Friday.  Today was the final morning of classes, and then we practiced  for the afternoon performance.  John was able to come out and view the recital.  My fiddling class was 6th to play, and we did 3 songs.  The first one always highlights the instructor, but she included us in her choice.  We did Dueling Fiddles, a takeoff on Dueling Banjos.

Tune from the movie Deliverance, here:

http://www.youtube.com/watch?v=1tqxzWdKKu8

She led us off, and we returned as the “duel” echo.  Katrina composed this version, and accompanied us on the piano, after the “dueling” beginning.

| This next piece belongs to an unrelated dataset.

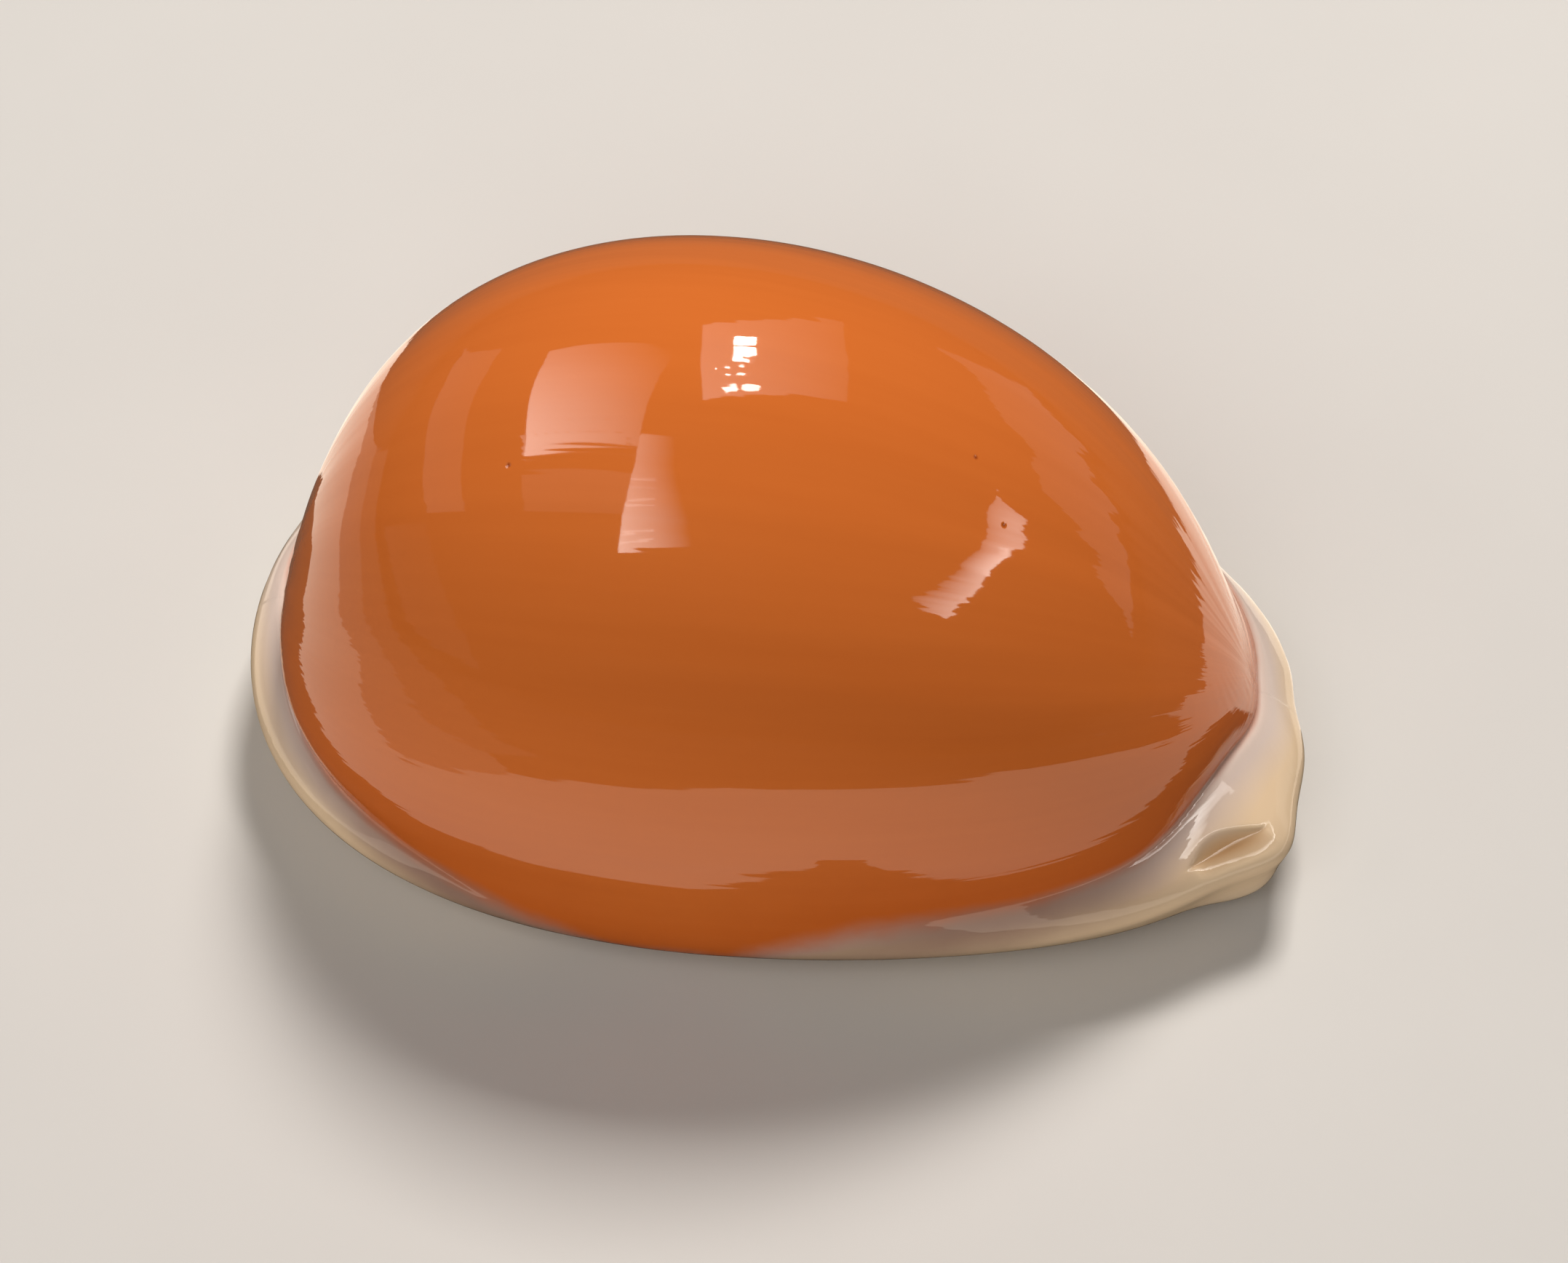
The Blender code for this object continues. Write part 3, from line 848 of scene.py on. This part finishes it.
class Sheet:
    """The nodes of one material, added and joined by name."""

    colour_mix_inputs: tuple[int, ...] = (0, 6, 7)
    colour_mix_output: int = 2

    def __init__(self, name: str) -> None:
        """Start an empty material.

        Args:
            name: The material's name.
        """
        self.material = bpy.data.materials.new(name)
        self.material.use_nodes = True
        self.tree = self.material.node_tree
        self.shader = self.tree.nodes["Principled BSDF"]

    def add(self, kind: str, settings: dict | None = None, **inputs: object) -> bpy.types.Node:
        """One node.

        Args:
            kind: The node's type.
            settings: The node's own settings.
            inputs: Values or sockets for its inputs, by name with _ for a space.

        Returns:
            The new node.
        """
        node = self.tree.nodes.new(kind)
        for name, value in (settings or {}).items():
            setattr(node, name, value)
        for name, value in inputs.items():
            self.put(node.inputs[name.replace("_", " ")], value)
        return node

    def put(self, socket: bpy.types.NodeSocket, value: object) -> None:
        """Give a socket a value or a link.

        Args:
            socket: The input.
            value: What it gets, or the output that it is linked to.
        """
        if isinstance(value, bpy.types.NodeSocket):
            self.tree.links.new(value, socket)
        else:
            socket.default_value = value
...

Then we switched to “hokum” bowing, which really got the audience’s attention and appreciation.

This is an ad, but explains the idea http://www.onlinelessonvideos.com/product.php?productid=16351&cat=0&page=0&featured=Y

And this one will exhaust you:

http://www.youtube.com/watch?v=xunOH7haPK4&feature=related

[John says if you can’t perform Orange Blossom Special you aren’t a fiddle player, you are just playing – Roy Clark and crew can do both.]

We merged into Foggy Mountain Breakdown, also with hokum bowing, and then went back to Dueling Fiddles again for the ending.  After that, the class did a medley of a very beautiful song, Bygone Days, followed directly, by There’s an Old Spinning Wheel in the Parlor. Then I had to wait around for my Beginning Mandolin class to play.  We were 2nd from the end.  Oh well, it allow us to enjoy the entire show.  In that class we played Rubber Dolly, and were assisted by an advanced guitar class. I had given John my camera and set for a movie, but I forgot to empty the memory card, so it was full and couldn’t record.  Luckily, he watched a woman recording some of the show, and thought she got most of ours.  He pointed her out to me and I went up afterward to see if she was willing to put on a CD and send to me if I paid the cost of the CD and the postage.  She said she would.

Saturday.  I was beat from this busy week.  I slept in this morning and have done little else except pick cherries with our neighbors.

It brought back sad memories of losing Sunshine:   My friend wanted to come pick cherries for jelly, and his mom from across the street came too.  Things around keep reminding both John and me of Sunshine.  Today our most recent reminder was out in our front yard, in the shade of the trees, sitting in lawn chairs with the 2 neighbors, picking from limbs John cut down from the trees.  It was so sad, because Sunshine was such a part of our picking cherries this year, climbing up the trees, resting, watching John, and even climbed the ladder and went out on opposite branches from where he was standing cutting.  Then she’d come down with him, and lay on the ground with us, getting up every so often to chase a butterfly or grasshopper.  I suppose these memories will fade, but right now they are very vivid.

Nothing else is planned for this Saturday, but tomorrow morning we will meet friends in Kittitas, probably, for breakfast on their way back from Seattle, via Mt. Rainier for Spokane, and then they fly back to Michigan in their own plane.